The shift, according to Jamir, is evident in the changing understanding of one’s status, which was profoundly summed by one of his informants, “Granaries are useless, education is important.”

Amihe Swu, while focusing on the identity construction of Naga people as part of his PhD work, recounted  his childhood experience of never questioning the idea/notion of his Naganess or the idea of Naga people as historically or sociologically inaccurate. 

Given the present scenario, he believed that the identity of the Nagas is in a state of flux, apart from the socio-political-economic challenges that the society face. 

Following the development of the Naga people’s identity from pre-colonial village republics to the supra-tribal Naga identity, Swu located the term ‘Naga’ as something that came out of reference: an external orientation. 

The Naga people have no distinct term to define themselves from the etymological standpoint, he viewed.

Swu also expounded on the coercive intervention of the British attempt to consolidate the frontier territories, which invariably impacted its interactions with the Naga people, pushing them into urban space, and replacing their traditional power with new ones derived from colonial authority. 

It resulted in an antagonistic relationship between the coloniser and the colonised, he contended. 

Swu further observed that the blatant rhetoric in the glorification of the reduction of the rich Naga culture and customs to homogeneous modern society, or as a society seen in a positive move, was one detrimental force that eroded much of the Naga culture and identity, notwithstanding some of the benefits rendered to the people. 

He also poignantly viewed that the descriptions of the Naga people in the “colonial documents shifted from being descriptions to being evolved into the construction of Naga identity.” 

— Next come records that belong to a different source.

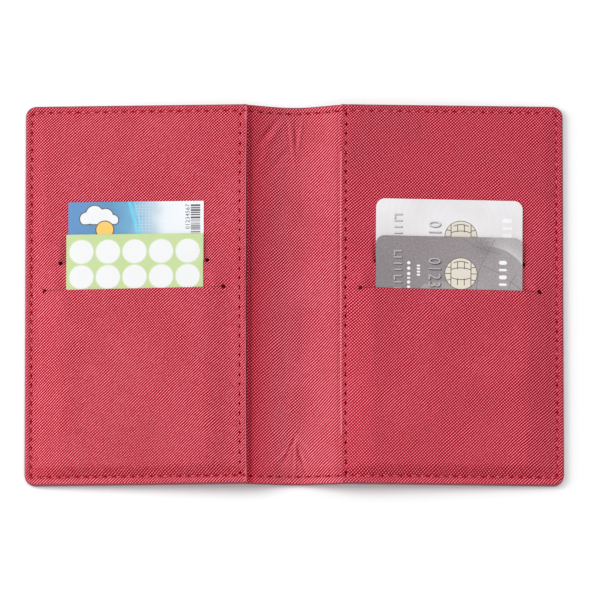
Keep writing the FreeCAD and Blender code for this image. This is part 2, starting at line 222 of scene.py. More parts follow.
# ---------------------------------------------------------------- mesh helpers
def new_object(name, verts, faces, mats, face_mats=None, uv=None, smooth=True):
    mesh = bpy.data.meshes.new(name)
    mesh.from_pydata([tuple(v) for v in verts], [], [tuple(f) for f in faces])
    for mat in mats:
        mesh.materials.append(mat)
    if face_mats is not None:
        mesh.polygons.foreach_set("material_index", np.asarray(face_mats, np.int32))
    mesh.polygons.foreach_set("use_smooth", np.full(len(mesh.polygons), smooth))
    if uv is not None:
        layer = mesh.uv_layers.new(name="UVMap")
        corners = np.zeros(len(mesh.loops), np.int32)
        mesh.loops.foreach_get("vertex_index", corners)
        layer.data.foreach_set("uv", np.asarray(uv, np.float32)[corners].ravel())
    mesh.validate()
    mesh.update()
    piece = bpy.data.objects.new(name, mesh)
    bpy.context.scene.collection.objects.link(piece)
    return piece


def fix_normals(piece, weld=0.0):
    """Turns all faces outwards, after welding vertices closer than weld metres."""
    mesh = bmesh.new()
    mesh.from_mesh(piece.data)
    if weld:
        bmesh.ops.remove_doubles(mesh, verts=mesh.verts, dist=weld)
    bmesh.ops.recalc_face_normals(mesh, faces=mesh.faces)
    mesh.to_mesh(piece.data)
    mesh.free()
    return piece


def cut_grid(columns, rows, cuts):
    """Faces of a grid cut open along rows; cuts is {row: columns}.

    Also gives the cut points, whose copies follow the grid and belong to the far side."""
    low = np.arange(columns * rows).reshape(columns, rows)
    high = low.copy()
    doubled = [(i, j) for j, cut_columns in cuts.items() for i in cut_columns]
    for k, (i, j) in enumerate(doubled):
        high[i, j] = columns * rows + k
    faces = [np.stack([high[:-1, j], high[1:, j], low[1:, j + 1], low[:-1, j + 1]], -1)
             for j in range(rows - 1)]
    return doubled, np.concatenate(faces)


def shell(name, columns, rows, top, bottom, place, mats, uv, warp, reach,
          cuts=None, flip=False, gap=0.0):
    """A closed sheet of leather between two height functions over one grid.

    Heights are functions of (x, y, cut); cut is -1 and 1 on the near and far lip of a cut.
    The outline and the rim carry the second material."""
    doubled, faces = cut_grid(len(columns), len(rows), cuts or {})
    x = np.repeat(columns, len(rows)).astype(float)
    y = np.tile(rows, len(columns)).astype(float)
    cut = np.zeros(len(x))
    if doubled:
        i, j = np.array(doubled).T
        cut[i * len(rows) + j] = -1
        x = np.concatenate([x, columns[i]])
        y = np.concatenate([y, rows[j]])
        cut = np.concatenate([cut, np.ones(len(i))])
    count = len(x)
    x, y = warp(x, y)
    y = y + cut * gap / 2
    verts = np.concatenate([place(x, y, top(x, y, cut)), place(x, y, bottom(x, y, cut))])

    edges = np.concatenate([faces[:, [0, 1]], faces[:, [1, 2]], faces[:, [2, 3]],
                            faces[:, [3, 0]]])
    ends = np.sort(edges, 1)
    keys = ends[:, 0].astype(np.int64) * count + ends[:, 1]
    _, first, uses = np.unique(keys, return_index=True, return_counts=True)
    border = edges[first[uses == 1]]
    rim = np.stack([border[:, 1], border[:, 0], border[:, 0] + count, border[:, 1] + count], -1)

    distance = edge_distance(np.abs(x), y, reach)[faces].mean(1)
    painted = np.where(distance < PAINTED, 1, 0)
    face_mats = np.concatenate([painted, painted, np.ones(len(rim), int)])
    faces = np.concatenate([faces, faces[:, ::-1] + count, rim])
    if flip:
        faces = faces[:, ::-1]
    uvs = uv(x, y)
    return new_object(name, verts, faces, mats, face_mats, np.concatenate([uvs, uvs]))


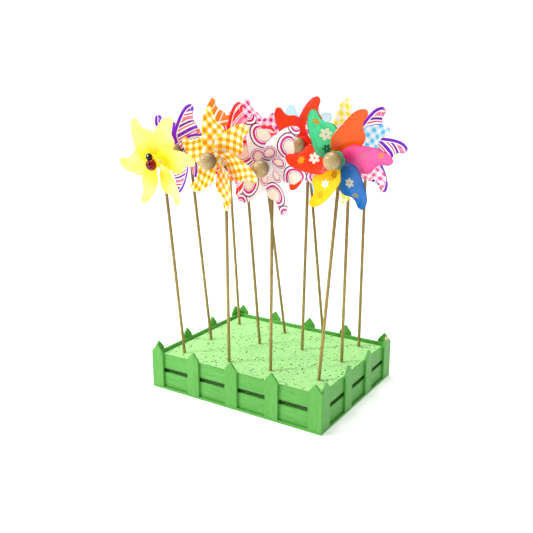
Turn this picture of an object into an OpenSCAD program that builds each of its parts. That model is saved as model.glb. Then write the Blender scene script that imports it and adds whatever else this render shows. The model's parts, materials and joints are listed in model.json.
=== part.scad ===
// Pinwheel display: twelve pinwheels standing in a block of foam inside a picket-fence tray.
// The origin is the centre of the tray's underside. X runs along the tray, -Y is its front, +Z is up.

/* [Tray] */
// Length of the tray, left to right
tray_length = 250; // [246:1:262]
// Width of the tray, front to back
tray_width = 200; // [198:1:210]
// Thickness of the base board, rails and pickets
board = 3; // [2.5:0.25:3.5]
// Width of a picket
picket_width = 18; // [14:1:20]
// Height of the pickets' points
picket_height = 60; // [56:1:66]
// Height of a picket's pointed part
picket_point = 10; // [6:1:12]
// Pickets along the front and the back
long_side_pickets = 5; // [4:1:6]
// Pickets along each end
short_side_pickets = 4; // [3:1:5]
// Height of the lower rail
lower_rail = 20; // [16:1:22]
// Slot between the rails
rail_slot = 5.5; // [4:0.5:7]
// Height of the rails' top edge
rail_top = 47; // [45:1:50]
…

Swu’s paper aptly looked at the construction of Naga identity and extensively emphasised the colonial texts as a point of reference to concur with his argument.

 It highlighted the perspective that literature written by the Naga authors had “consciously or inadvertently pushed the paradigm shift forward,” riding on an optimistic view of the possibility of the incremental changes that may happen due to literary exercises.

Sharing his perspective, KB Veio Pou, writer and Associate Professor of English Literature, Shaheed Bhagat Singh College, University of Delhi, expressed concern at how young Nagas accept dominant narratives that are being fed to them with uncritical minds and called for “demystifying them.”

The winner of the 2021 Gordon Graham Prize for Naga Literature for his debut novel, Waiting for the Dust to Settle also expressed concern at how young Nagas accept dominant narratives that are being fed to them with uncritical minds.

To this end, he called upon scholars to engage with them while simultaneously demystifying them.

One such dominant narrative, Pou identified, was the assumption that a political solution will bring an end to all the evils in our society.

 He called attention to other pressing issues that require urgent attention and called upon the scholars to transition from intellectual engagement to identifying avenues for making contributions.

The talk was followed by a Q&A session and ended with a vote of thanks by Tumchopemo E. Tsanglao, the Joint Secretary, NSA, the release said. Thejalhoukho Casavi, a PhD. Scholar of Centre for Historical Studies Jawaharlal Nehru University, New Delhi was the Rapporteur of the round table talk.

Priced at Rs 500, the book categorised into six sections with 14 chapters, was published by Heritage Publishing House, Dimapur, Nagaland.